Let’s examine the possibilities of this point. The purpose of Vmcg testing is to establish the minimum value of V1 when taking off with both engines at full power and a subsequent failure of the critical engine. AC 25-7C specifies the following conditions for Vmcg testing:
(c) During determination of VMCG, engine failure recognition should be provided by:
1) The pilot feeling a distinct change in the directional tracking characteristics of the airplane; or
2) The pilot seeing a directional divergence of the airplane with respect to the view outside the airplane.
(d) Directional control of the airplane should be accomplished by use of the rudder only. All other controls, such as ailerons and spoilers, should only be used to correct any alterations in the airplane attitude and to maintain a wings level condition. Pilot input to controls to supplement the rudder effectiveness should not be used. Care should also be taken not to inadvertently apply brake pressure during large rudder deflections, as this will invalidate the test data.
(e) VMCG testing should be conducted at the most critical weight in the range where VMCG may impact AFM V1 speeds.
(f) VMCG testing should be conducted at aft c.g. and with the nose wheel free to caster, to minimize the stabilizing effect of the nose gear. If the nose wheel does not caster freely, the test may be conducted with enough nose up elevator applied to lift the nose wheel off the runway.
(g) VMCG testing should not be conducted on runways with excessive crowning (i.e., cross-runway slope) unless the effects of such crowning are determined to be conservative.
The parameter of merit for determining Vmcg is:
(a) It must be demonstrated that, when the critical engine is suddenly made inoperative at VMCG during the takeoff ground roll, the airplane is safely controllable if the takeoff is continued. During the demonstration, the airplane must not deviate more than 30 ft…….. from the pre-engine-cut projected ground track.

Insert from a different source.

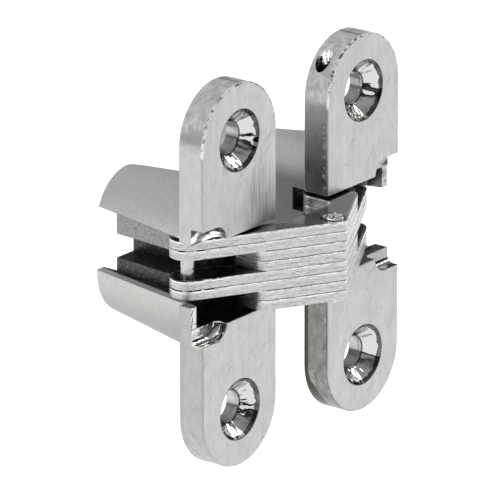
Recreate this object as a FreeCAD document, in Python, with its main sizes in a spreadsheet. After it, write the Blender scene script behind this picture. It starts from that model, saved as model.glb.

An obvious question is question is if Vmcg should be determined during a Stop or a Go. Here are some Pros and Cons for each approach:
Vmcg Determined via Stop
Pilot technique constant during test, always Stop oriented
Reduces test risk as airplane doesn’t rotate and remains on runway
Runway deviation easily determined
Need to be careful with brake temperatures
Requires separate test sequence
Takeoff verification test required after Vmcg determined
Vmcg Determined via Go
May be able to integrate Vmcg testing with other engine inoperative testing
Takeoff verification test may not be required
No brake cooling issues
Pilot technique must change from Go to Stop during testing to gain full Vmcg performance credit
More risk of airplane ground contact during testing (tail skid an advantage?)
Can be more difficult to quantify runway deviation
Boeing has typically done Stop oriented Vmcg testing. Since the airplane doesn’t rotate, the aft body doesn’t need protection.
Here’s a public domain video of a 777-300ER Vmcg test. The narrator is Frank Santoni, 777 Chief Pilot at the time of 777-300ER certification. The video starts with a computer generated graphic of the test condition and then shows the airplane during the test. The graphic is interesting since it shows the runway deviation during the test condition.
Does Airbus do Go oriented Vmcg testing? Perhaps Zeke can answer.
Here’s a public domain video of an A340-600 during what appears to be a takeoff during a Vmcg type test. I don’t know if it’s a final verification test or one as part of the Vmcg determination. Please remember the video title is that of the video poster, not me.
From the video, it appears that the part of the airplane with the highest risk of ground contact is the outboard nacelle, not the aft body.